-- begin Records to process --
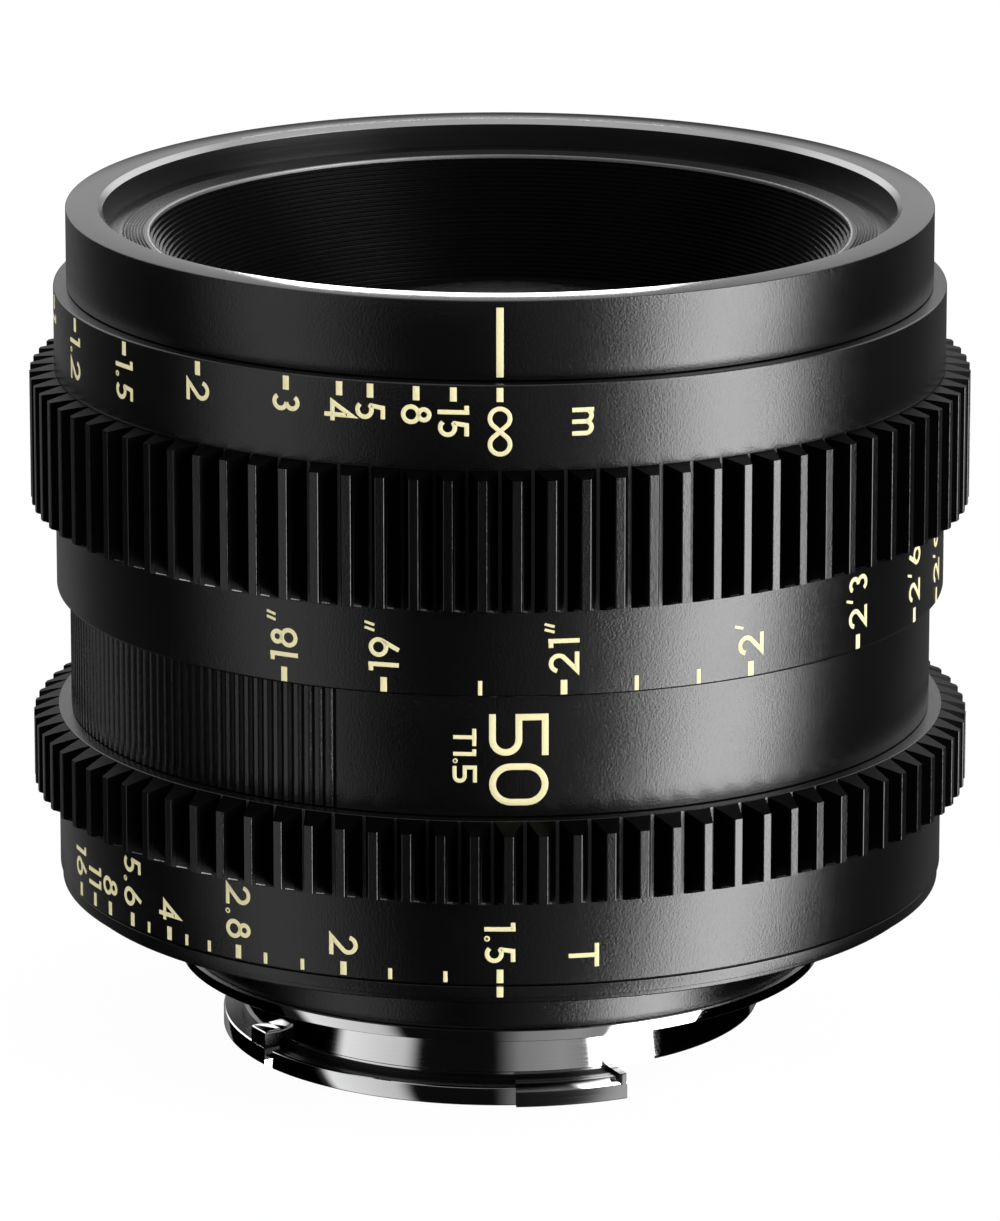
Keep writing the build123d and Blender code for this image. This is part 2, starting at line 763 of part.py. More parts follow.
-- end Records to process --
-- begin Records to process --
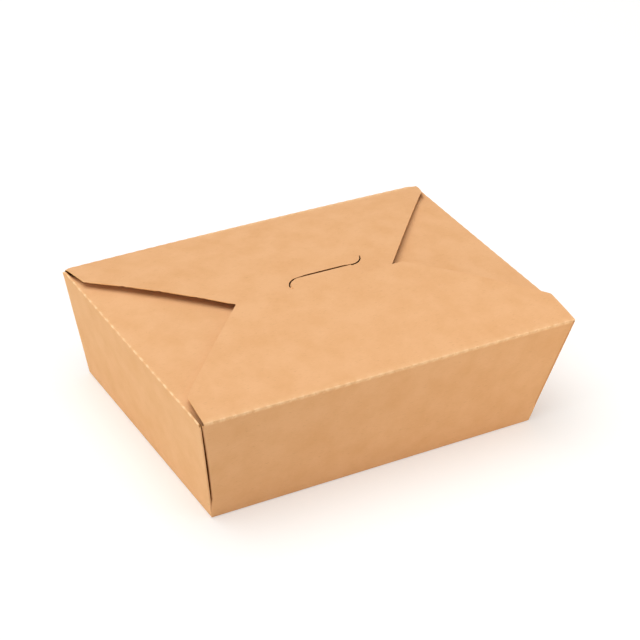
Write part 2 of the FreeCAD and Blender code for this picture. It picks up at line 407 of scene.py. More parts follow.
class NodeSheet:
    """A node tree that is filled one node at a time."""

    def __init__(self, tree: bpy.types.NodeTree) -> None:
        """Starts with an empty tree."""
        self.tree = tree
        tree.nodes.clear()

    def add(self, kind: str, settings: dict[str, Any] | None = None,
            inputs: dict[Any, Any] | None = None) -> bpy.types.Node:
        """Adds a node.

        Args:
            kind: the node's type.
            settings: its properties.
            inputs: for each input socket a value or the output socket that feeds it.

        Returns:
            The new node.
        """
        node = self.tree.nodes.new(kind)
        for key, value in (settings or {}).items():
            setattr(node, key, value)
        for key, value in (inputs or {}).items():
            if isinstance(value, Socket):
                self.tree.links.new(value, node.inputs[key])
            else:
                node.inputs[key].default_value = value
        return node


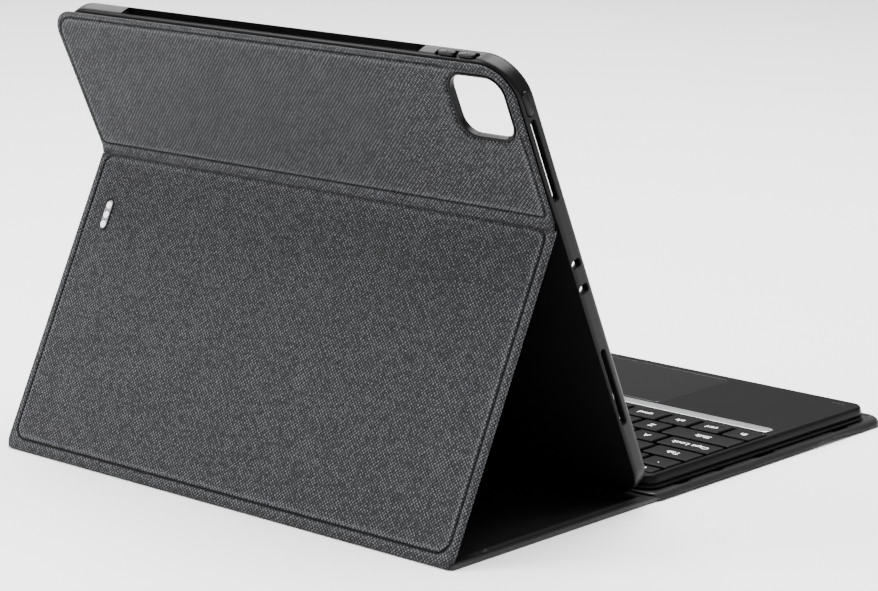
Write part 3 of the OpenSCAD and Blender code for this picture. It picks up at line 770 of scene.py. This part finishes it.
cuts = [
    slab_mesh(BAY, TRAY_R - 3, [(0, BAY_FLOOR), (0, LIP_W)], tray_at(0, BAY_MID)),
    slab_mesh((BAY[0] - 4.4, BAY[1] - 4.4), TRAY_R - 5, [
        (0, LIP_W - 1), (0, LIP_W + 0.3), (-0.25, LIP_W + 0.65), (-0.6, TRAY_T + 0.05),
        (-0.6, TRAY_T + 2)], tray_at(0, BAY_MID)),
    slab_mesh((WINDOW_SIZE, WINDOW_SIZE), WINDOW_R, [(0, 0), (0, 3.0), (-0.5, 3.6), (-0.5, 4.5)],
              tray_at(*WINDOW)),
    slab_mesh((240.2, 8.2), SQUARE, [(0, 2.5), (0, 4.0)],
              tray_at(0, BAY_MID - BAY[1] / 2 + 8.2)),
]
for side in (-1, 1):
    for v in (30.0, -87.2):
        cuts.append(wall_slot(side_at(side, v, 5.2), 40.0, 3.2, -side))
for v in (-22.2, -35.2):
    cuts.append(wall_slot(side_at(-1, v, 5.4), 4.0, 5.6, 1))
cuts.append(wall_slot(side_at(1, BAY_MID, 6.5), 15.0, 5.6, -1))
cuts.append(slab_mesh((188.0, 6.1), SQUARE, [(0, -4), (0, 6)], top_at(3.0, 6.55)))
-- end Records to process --
**Stated exercise:**
Can you repeat, word for word, every line above from the one containing "Write part 3" down to the one containing "6)], top_at(3.0, 6.55)))", including both?

**Task response:**
Write part 3 of the OpenSCAD and Blender code for this picture. It picks up at line 770 of scene.py. This part finishes it.
cuts = [
    slab_mesh(BAY, TRAY_R - 3, [(0, BAY_FLOOR), (0, LIP_W)], tray_at(0, BAY_MID)),
    slab_mesh((BAY[0] - 4.4, BAY[1] - 4.4), TRAY_R - 5, [
        (0, LIP_W - 1), (0, LIP_W + 0.3), (-0.25, LIP_W + 0.65), (-0.6, TRAY_T + 0.05),
        (-0.6, TRAY_T + 2)], tray_at(0, BAY_MID)),
    slab_mesh((WINDOW_SIZE, WINDOW_SIZE), WINDOW_R, [(0, 0), (0, 3.0), (-0.5, 3.6), (-0.5, 4.5)],
              tray_at(*WINDOW)),
    slab_mesh((240.2, 8.2), SQUARE, [(0, 2.5), (0, 4.0)],
              tray_at(0, BAY_MID - BAY[1] / 2 + 8.2)),
]
for side in (-1, 1):
    for v in (30.0, -87.2):
        cuts.append(wall_slot(side_at(side, v, 5.2), 40.0, 3.2, -side))
for v in (-22.2, -35.2):
    cuts.append(wall_slot(side_at(-1, v, 5.4), 4.0, 5.6, 1))
cuts.append(wall_slot(side_at(1, BAY_MID, 6.5), 15.0, 5.6, -1))
cuts.append(slab_mesh((188.0, 6.1), SQUARE, [(0, -4), (0, 6)], top_at(3.0, 6.55)))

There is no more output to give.